The power of the old guard
Parliamentarian Beltranena, initiator of the reform, has represented Luis Francisco Ortega Menaldo, a former intelligence officer close to Manuel Callejas y Callejas, former head of the army and founder of the organized crime ring Cofradía who was convicted last May in the Molina Theissen case. Other MPs supporting the bill are close to Jimmy Morales and Otto Pérez Molina, a former president accused of corruption and also for his responsibilities during the conflict in the trial of Ríos Montt, former head of the military junta.
Although Jimmy Morales denies it, many retired officers, including the president of the Guatemalan Army Veterans’ Association — founded in 1994 by members of the counter-insurgency forces and military intelligence linked to Cofradía and opposed to peace negotiations — are founder members of the presidential party and funded Morales’ campaign in 2015. Their hostility to the CICIG and the trials has always been strong. Morales, entangled in corruption scandals and whose popularity has suddenly dropped, is therefore seeking to mobilize this old guard, which retains considerable power.
With pro-government forces in the majority in parliament (93 seats out of 158), the bill has a good chance of success. On January 17, at first reading, MPs approved the Beltranena Commission’s report in favour of the law by 83 votes out of 97 MPs present. This met applause from retired soldiers and families of convicted soldiers in the gallery, including Nana Winters, wife of Benedicto Lucas García, who was sentenced in the Molina Theissen case to 58 years’ in jail for crimes against humanity, enforced disappearance and grave sexual violence, and is being prosecuted in the CREOMPAZ case.

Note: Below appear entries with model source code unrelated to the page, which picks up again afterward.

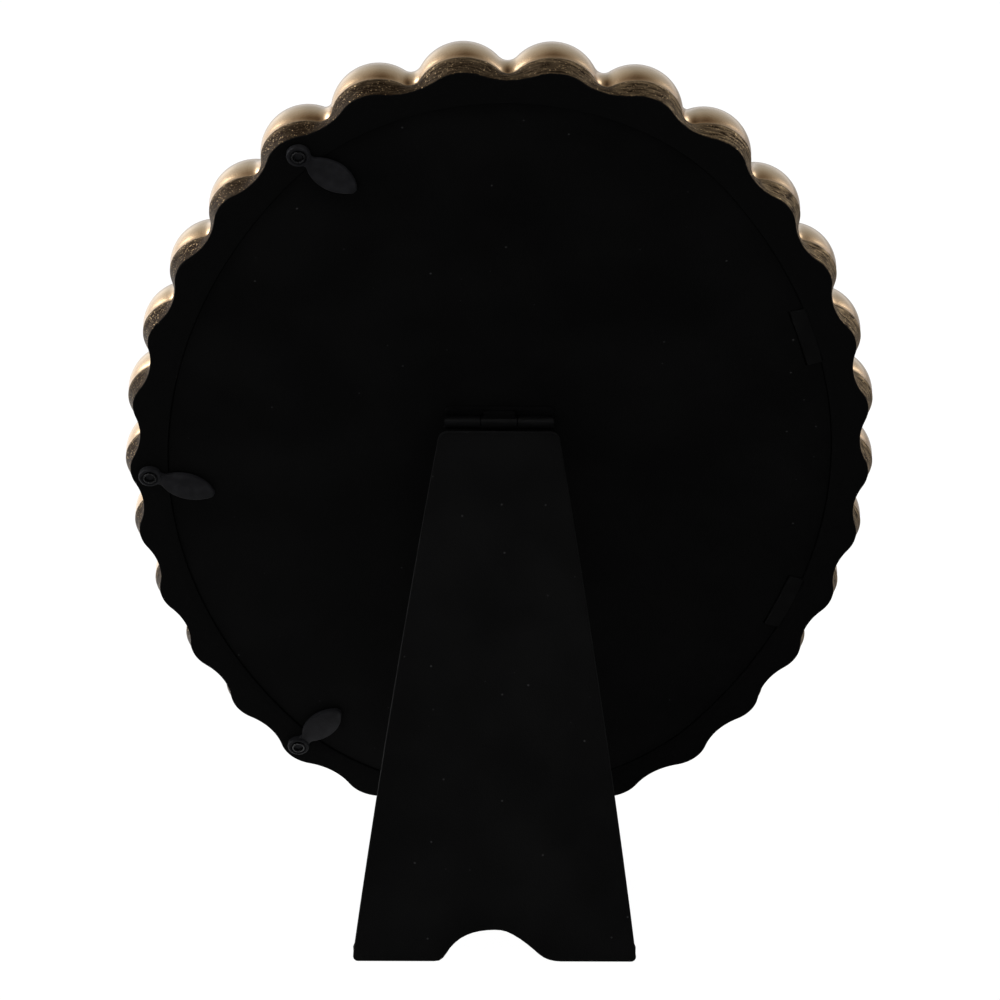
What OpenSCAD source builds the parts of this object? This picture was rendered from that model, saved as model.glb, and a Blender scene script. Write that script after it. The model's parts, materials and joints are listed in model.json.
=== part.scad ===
// Beaded oval photo frame, standing on its easel leg. All sizes in millimetres.
// Flat working axes: X across, Y up the frame, Z from the back plane toward the front.
// stand() turns the flat axes upright, leans them back and sets the frame on the table.

/* [Print] */
// Width of the oval print
print_width = 127; // [100:1:150]
// Height of the oval print
print_height = 177.8; // [160:0.1:220]
// Thickness of the print
print_thick = 0.3; // [0.2:0.05:0.6]
// Slack between the print edge and the bead line
print_slack = 1.7; // [1:0.1:3]

/* [Beaded rim] */
// Number of beads around the rim
bead_count = 30; // [26:2:34]
// Bead radius as a share of the bead spacing
bead_share = 0.548; // [0.53:0.001:0.56]
// Depth of the bead centres in front of the back plane
bead_depth = 5.6; // [5:0.1:6]
// Radius of the hollow that runs between two beads
saddle_hollow = 2.4; // [1.6:0.1:3.6]
// Depth of the plain side wall behind the beads
wall_depth = 3.7; // [3.2:0.1:4.2]
// Radius of a wall lobe at the back plane
lobe_radius = 7.85; // [7.2:0.05:8.2]
// Radius of a wall lobe where it meets the bead
lobe_flare = 8.5; // [8.25:0.05:8.55]
// Radius of the hollow between two wall lobes
wall_hollow = 14; // [8:0.5:20]
// Distance from the bead line in to the sight opening
sight_inset = 9.3; // [9.1:0.1:10]
// Thickness of the inner lip that holds the glass
lip_thick = 1.8; // [1.4:0.1:2.4]
// Gap between the recess wall and the sheets in it
recess_gap = 0.4; // [0.3:0.05:0.8]

/* [Sheets in the recess] */
// Thickness of the glass
glass_thick = 2; // [1.6:0.1:2.6]
// Thickness of the backing card
card_thick = 1.2; // [0.8:0.1:2]
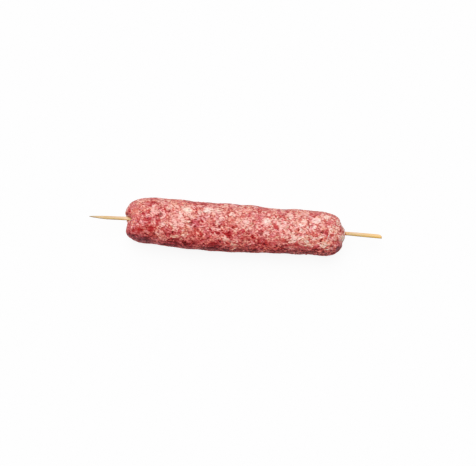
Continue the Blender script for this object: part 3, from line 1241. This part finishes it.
# %% Light from all round, and the lamp
SKY_LIGHT = 0.10
BACKDROP_LIGHT = 1.5
LAMP_LIGHT = 4.35
LAMP_BREADTH = math.radians(50)
LAMP_FROM = (-0.12, 0.45, 1.0)
bpy.context.scene.world = bpy.data.worlds.new("studio")
sky = Look(bpy.context.scene.world, "Background")
sky.surface(Color=(1, 1, 1), Strength=SKY_LIGHT)
sky.for_camera(sky.add("ShaderNodeBackground", Strength=BACKDROP_LIGHT).outputs[0])

lamp = bpy.data.lights.new("lamp", "SUN")
lamp.energy = LAMP_LIGHT
lamp.angle = LAMP_BREADTH
new_object("lamp", lamp).rotation_euler = Vector(LAMP_FROM).to_track_quat("Z", "Y").to_euler()

# %% [markdown]
# ## The camera
#
# A camera does not show light in proportion: it holds back the darkest tones, lifts the middle ones and eases
# the bright ones off towards white. The curve below gives what is shown for each amount of light, with 1.3
# as white. The camera looks straight down, turned a little so that the stick slopes as it was laid.

# %% The camera's response
WHITE = 1.3
RESPONSE = ((0.03, 0.014), (0.104, 0.078), (0.26, 0.296), (0.302, 0.367), (0.75, 0.76), (1.0, 0.93))
settings = bpy.context.scene.view_settings
settings.view_transform = "Standard"
settings.use_curve_mapping = True
settings.curve_mapping.white_level = (WHITE, WHITE, WHITE)
curve = settings.curve_mapping.curves[3]
for given, shown in RESPONSE:
    curve.points.new(given / WHITE, shown)
settings.curve_mapping.update()

# %% The camera
SEEN_WIDTH = 324.3 * MM
CAMERA_HEIGHT = 1.3
STICK_SLOPE = math.radians(3.89)
STICK_PLACE = (-1.7 * MM, 4.27 * MM)
camera = bpy.data.cameras.new("camera")
camera.sensor_width = 36
camera.lens = camera.sensor_width * (CAMERA_HEIGHT - STICK_Z) / SEEN_WIDTH
camera_stand = new_object("camera", camera)
turned = Matrix.Rotation(STICK_SLOPE, 4, "Z")
aim = turned @ Vector((-STICK_PLACE[0], -STICK_PLACE[1], 0)) + Vector((0, STICK_OFFSET_Y, 0))
camera_stand.matrix_world = Matrix.Translation((aim.x, aim.y, CAMERA_HEIGHT)) @ turned
bpy.context.scene.camera = camera_stand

An offence against the Guatemalan people
Guatemalan democratic political forces must unite to defend the rule of law. The eviction of CICIG, the failure to comply with decisions of the Constitutional Court and the draft law on general amnesty are three prongs of the same plan to destroy the foundations enabling Guatemalan society to put an end to more than 30 years of armed conflict. To wipe out 30 years of a difficult struggle against impunity, whether for corrupt networks linked to organized crime or international crimes committed during the armed conflict, is to question the very foundations of peace.
The Office of the UN High Commissioner for Human Rights in Guatemala has called on parliament to reject the draft law, calling it «a serious step backwards in the fight against impunity for grave human rights violations». National human rights and victims’ associations have also called for its rejection and are mobilizing under #NoAlaAmnistíaNoAla5377. The Molina Theissen family issued a statement calling on parliament to reject this law: «A general amnesty seeking to impose a policy of forgiving and forgetting deeply painful crimes is unjust, doubles the pain of victims and is prohibited by international law,” it says. “This is an offence, not only against our family, but against all the victims, the Guatemalan people and humanity.”
Lauriane Bouvet is a doctoral student in Hispanic studies at the University of Grenoble-Alpes in France and in history at the University of the Republic in Uruguay. She teaches Latin American history at the University of Grenoble-Alpes. Her research focuses on the fight for remembrance and against impunity in the southern part of Latin America, especially Uruguay.